7. Challenges, Analysis, and Future Directions
Several key challenges are reported:
- Label noise and inter-/intra-genre ambiguity, especially with single-label assignments ("Travel"/"Cooking"/"History" mixes in books (Kundu et al., 2020)).
- Subjectivity in annotation and genre boundaries (e.g., manga/graphic novels (Chen et al., 2023)).
- Imbalanced label distributions and rare classes (e.g., "Film-Noir" in MM-IMDb 2.0 (Li et al., 2023)), mitigated by advanced loss functions (ASL, class-weighted BCE).
- Inconsistent or sparse modalities (movie posters often have little text (Nareti et al., 12 Oct 2024); ASR errors degrade performance (Doulaty et al., 2016)).
- Computational cost from the need to process large numbers of dense or long temporal sequences across modalities (Sulun et al., 11 Oct 2024, Mangolin et al., 2020).
Future directions include:
- More advanced cross-modal and knowledge-based attention/fusion mechanisms (e.g., Transformer-based, cross-modal retrieval, knowledge graph expansion) (Li et al., 2023, Sulun et al., 11 Oct 2024, Nareti et al., 12 Oct 2024).
- Integration of additional sources (e.g., full film content, external metadata, synopses, or character graphs).
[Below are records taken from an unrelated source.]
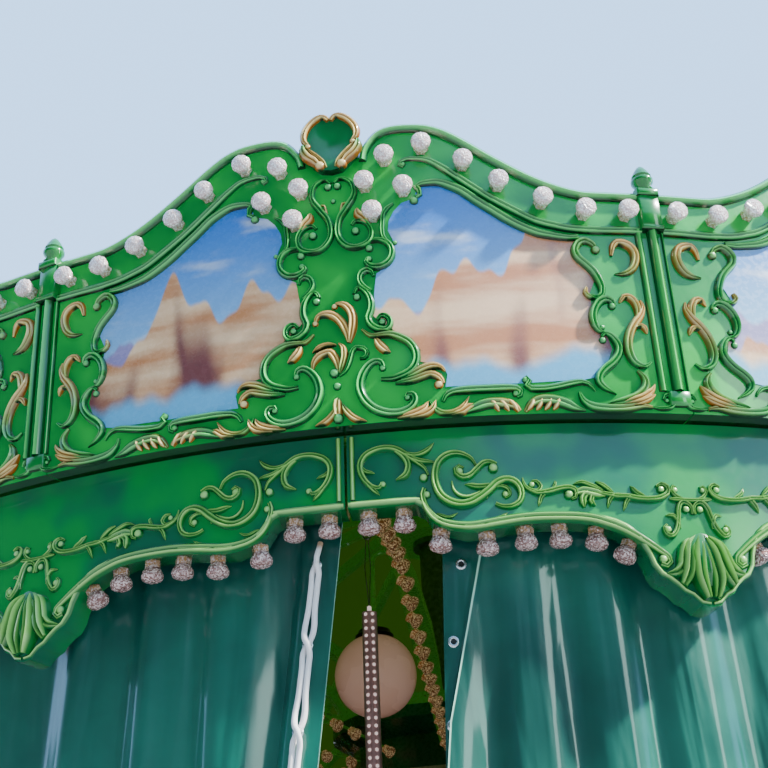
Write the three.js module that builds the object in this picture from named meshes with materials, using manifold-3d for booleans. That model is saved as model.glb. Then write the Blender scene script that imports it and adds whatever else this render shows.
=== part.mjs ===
// Fairground carousel: curved crown and valance panels on a ring, curtains, roof, platform and mast.
// Millimetres, +Z up, origin on the ground at the centre, front bay facing -Y.
import * as THREE from 'three';
import { mergeVertices } from 'three/addons/utils/BufferGeometryUtils.js';
import Module from 'manifold-3d';

// The ring: twelve bays. Arc lengths along it (u) are measured on ARC_RADIUS.
const BAY_COUNT = 12;
const BAY_ANGLE = (2 * Math.PI) / BAY_COUNT;
const ARC_RADIUS = 3700;
const HALF_BAY = (ARC_RADIUS * BAY_ANGLE) / 2;
const SEAT_GAP = 0.3;

// Crown panels: heights are above the crown's foot, CROWN_Z over the ground.
const CROWN_Z = 2950;
const CROWN_RADIUS = 3660;
const CROWN_LEAN = 0.098;
const CROWN_DEPTH = 90;
const CROWN_TOP_DEPTH = 50;
const CROWN_FOOT = -10;
const CROWN_RELIEF = 20;
const CROWN_EDGE_WIDTH = 26;
const EDGE_SLOPE = 10;
// How far a carved piece is let into the board behind it.
const CARVING_ROOT = 15;
const PANEL_JOINT = 3;
// Upper edge of a crown panel from its middle to its end: arc, height.
const CROWN_TOP_EDGE = [
  [0, 846], [92, 852], [104, 926], [142, 994], [212, 1014],
  [300, 1005], [435, 920], [570, 817], [705, 748], [840, 729],
];
const POST_WIDTH = 66;
const POST_RELIEF = 32;
const POST_BLOCK_Z = 600;
const POST_FOOT = 10;
const POST_HEAD_LIFT = 14;
const POST_ROOT = 20;
const POST_STEP = 6;
// Finial on the post: radius, height above the post's head.
const FINIAL_PROFILE = [[0, -20], [26, -20], [26, 20], [18, 34], [32, 52], [26, 84], [0, 112]];
const FINIAL_SIDES = 8;
const FINIAL_SEAT = 4;
// Cartouche on top of each crown panel: its outline from the foot up one side, arc and height.
const CARTOUCHE_OUTLINE = [
  [0, 815], [38, 838], [62, 880], [84, 925], [92, 985], [80, 1040], [45, 1068], [0, 1062],
];
const CARTOUCHE_RELIEF = 45;

// Valance panels hang below the crown, half a bay round from it, each centred on a shell pendant.
const VALANCE_RADIUS = 3600;
const VALANCE_DEPTH = 85;
const VALANCE_JOINT = 8;
const VALANCE_RELIEF = 14;
const VALANCE_BEAD = 24;
// Lower edge of a valance panel from its middle to its end: arc, height.
const VALANCE_LOWER_EDGE = [
  [0, -528], [64, -470], [76, -440], [107, -398], [152, -352], [228, -321], [310, -304],
  [430, -301], [548, -314], [632, -322], [718, -298], [750, -250], [774, -236],
];
const SHELL_RELIEF = 26;
const SHELL_OUTLINE = [
  [0, -537], [34, -512], [72, -478], [78, -455], [45, -425], [38, -375], [0, -352],
];

// Eaves ring, an angle section that carries the panels and the curtains.
const EAVES_INNER = 3440;
const EAVES_WEB_RADIUS = VALANCE_RADIUS - VALANCE_DEPTH - 1;
const EAVES_FLANGE_RADIUS = CROWN_RADIUS - CROWN_DEPTH - 3;
const EAVES_BOTTOM = CROWN_Z - 150;
const EAVES_TOP = CROWN_Z + 40;
const EAVES_SIDES = 36;

// Curtains: pleated sheets under the eaves ring, open at the front.
const CURTAIN_RADIUS = 3477;
const CURTAIN_PLEAT = 22;
const CURTAIN_THICKNESS = 6;
const CURTAIN_HEM_Z = 100;
const CURTAIN_TOP_Z = EAVES_BOTTOM - SEAT_GAP;
const CURTAIN_JOINT = 12;
const PLEAT_COUNT = 9;
const CURTAIN_HEM_STRIP = 100;
// A curtain with a slanting edge is built in three rows, which keeps its twisted faces close to flat.
const SLANTED_ROWS = 3;
const CAP_BOW = 0.2;
// Edges of the open front gap, in degrees round the ring at the top and at the hem.
const GAP_LEFT_TOP = -0.3;
const GAP_LEFT_HEM = -5.3;
const GAP_RIGHT_TOP = 4.2;
const GAP_RIGHT_HEM = 1.9;
const ROPE_RADIUS = 6;
const ROPE_FROM_EDGE = 62;
const ROPE_POINTS = 5;
const ROPE_STEPS = 12;
const ROPE_TOP_Z = CROWN_Z - 285;
const ROPE_BOTTOM_Z = 340;

// Roof: rafters to a hub on the mast, and arches with lamp strings below them.
// Both stop just inside the eaves ring.
const BAR_REACH = 3437;
const RAFTER_INNER = 200;
const RAFTER_WIDTH = 50;
const RAFTER_HEIGHT = 70;
const RAFTER_OUTER = [3500, 2985];
const RAFTER_SLOPE = 0.395;
const HUB_RADIUS = 290;
const HUB_BORE = 111.3;
const HUB_BOTTOM = 4050.3;
const HUB_TOP = 4340;
const ARCH_WIDTH = 50;
const ARCH_HEIGHT = 60;
// Centre line of an arch from the eaves ring to the drum: radius, height above the crown's foot.
const ARCH_LINE = [[BAR_REACH, -60], [2980, 10], [2500, 89], [1845, 192], [1119, 200], [740, 110], [652, -15]];
const ARCH_RING_INNER = 640;
const CANOPY_SIDES = 24;
const CANOPY_THICKNESS = 6;
const CANOPY_OUTER = 3545;
const CANOPY_INNER = 300;
const CANOPY_LIFT = 1.7;
const CAP_OUTER = 360;
const CAP_INNER = 340;
const CAP_TOP = 4510;
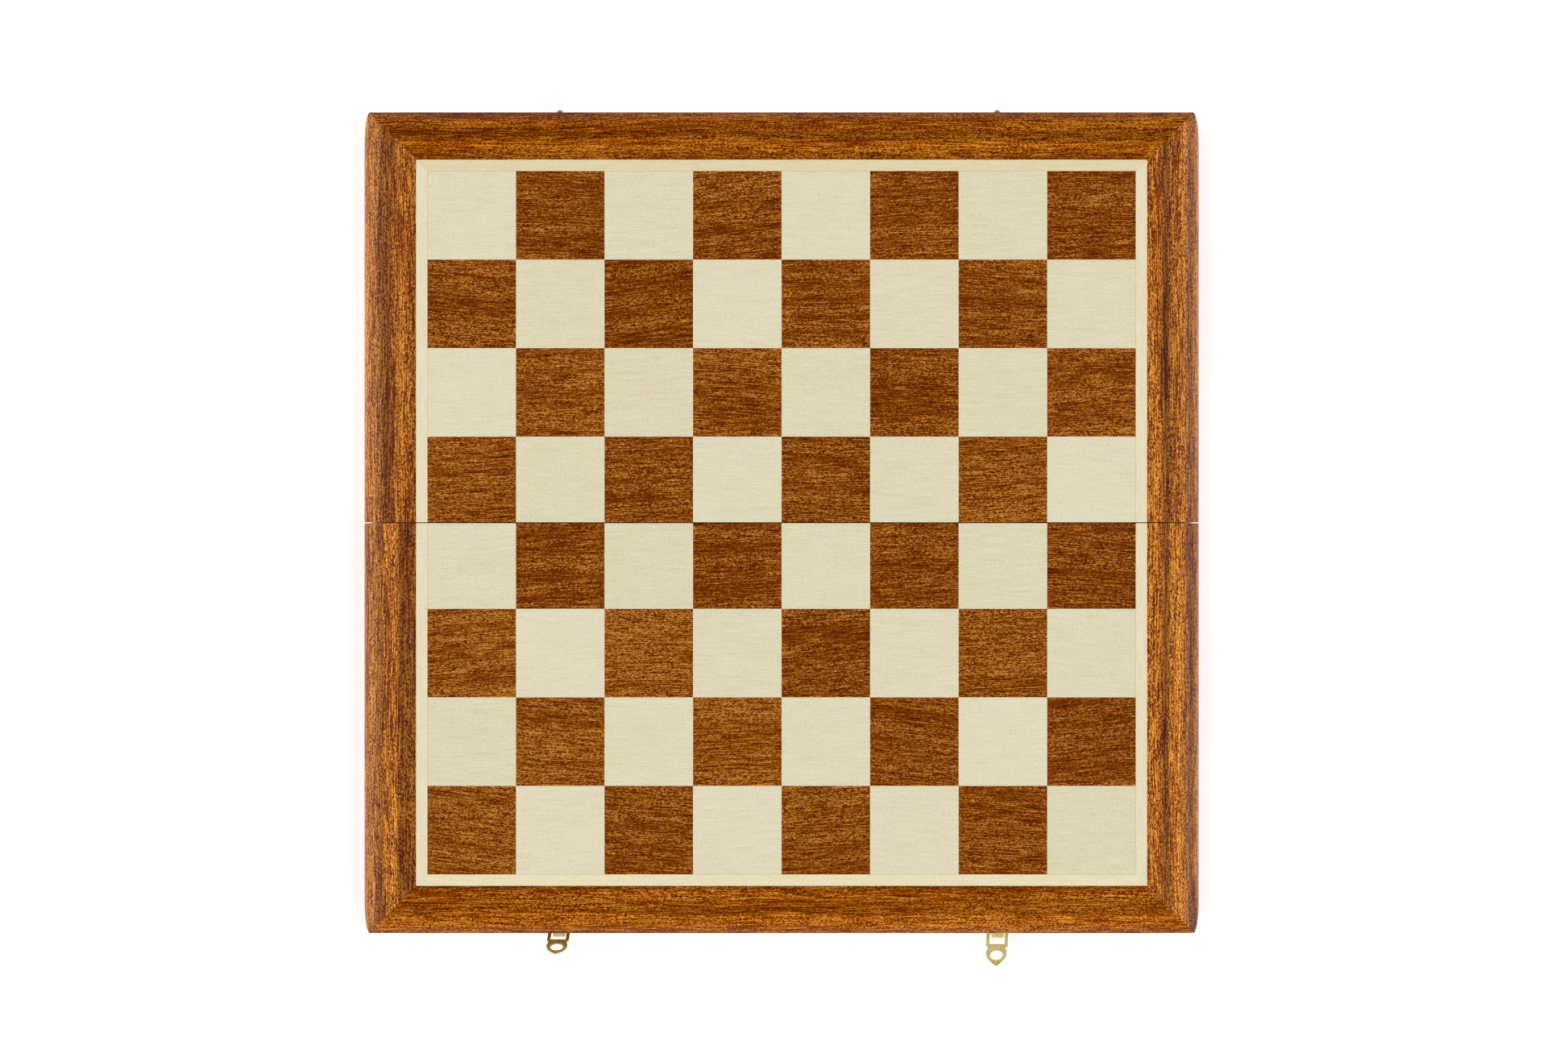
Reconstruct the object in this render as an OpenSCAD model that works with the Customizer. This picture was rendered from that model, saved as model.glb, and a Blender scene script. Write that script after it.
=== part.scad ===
// Folding chess board that closes into a case for its men.
// It lies open and flat: the playing surface faces +Z, the rims of both halves rest on z = 0,
// the seam runs along X through the origin, and the near half (with the hasps) is on the -Y side.
// Every length is in millimetres.

/* [Playing surface] */
// Side of one square
square = 55; // [50:1:60]
// How much shorter the two rows beside the seam are
seam_trim = 1.8; // [0:0.1:3]
// Width of the pale strip round the squares
strip_w = 7.15; // [5:0.05:9]
// Thickness of the veneer
veneer_t = 0.6; // [0.5:0.1:1]
// Gap left between neighbouring pieces of veneer
veneer_gap = 0.08; // [0.08:0.02:0.2]
// Gap between the two halves at the seam
seam_gap = 0.6; // [0.4:0.1:1]

/* [Case] */
// Height of one half, rim to playing surface
case_h = 30; // [28:0.5:34]
// Width of the moulding before any of it is planed off
rail_w = 34.75; // [32:0.05:36]
// How much is planed off the moulding on the hasp and post sides
planed = 4.45; // [3:0.05:5]
// Thickness of the side walls at the rim
wall_t = 12; // [11:0.5:13]
// Thickness of the wall along the seam
seam_wall_t = 10; // [10:0.5:12]
// Thickness of the panel under the veneer
panel_t = 6; // [5:0.5:7]
// Width of the ledge that carries the panel
ledge_w = 6; // [5:0.5:8]
// Height of the ledge's underside above the rim
ledge_z = 18; // [17:0.5:19]
// How far the rounding of a corner reaches along the side
corner_l = 30; // [20:1:40]
// How far the rounding of a corner reaches along the hasp side
corner_w = 5.3; // [3:0.1:8]

/* [Inside] */
// Thickness of the felt under the panel
felt_t = 1; // [0.8:0.1:1.2]
// Thickness of the plywood dividers
divider_t = 3; // [2.5:0.5:4]
// Compartments along the case, in each of two rows
bays = 4; // [3:1:5]

/* [Hinges] */
// Distance of each hinge from the middle of the seam
hinge_x = 150; // [120:5:180]
// Length of a hinge
hinge_l = 40; // [35:1:45]
// Width of a leaf, from the pin's axis
leaf_w = 9; // [8.5:0.1:9.2]
// Thickness of a leaf
leaf_t = 1; // [0.8:0.1:1.2]
// Outer radius of the knuckles
knuckle_r = 1.4; // [1.3:0.05:1.5]
// Radius of the pin
pin_r = 0.65; // [0.5:0.05:0.7]

/* [Hasps and posts] */
// Place of the left hasp along the case
left_hasp_x = -140; // [-150:1:-120]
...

- Unsupervised or semi-supervised clustering for discovering sub-genres or emergent categories beyond coarse labels (Fish et al., 2020).
- Domain adaptation, data augmentation (esp. for rare genres), and graph-driven label propagation for improved generalization in tail classes.
A plausible implication is that continued improvements in genre classification performance will increasingly depend on nuanced modeling of inter-genre semantic relationships, multimodal input alignment, and informed exploitation of metadata and structured knowledge. Attention-based cross-modal architectures and graph-augmented learning are expected to remain areas of high activity and rapid progress.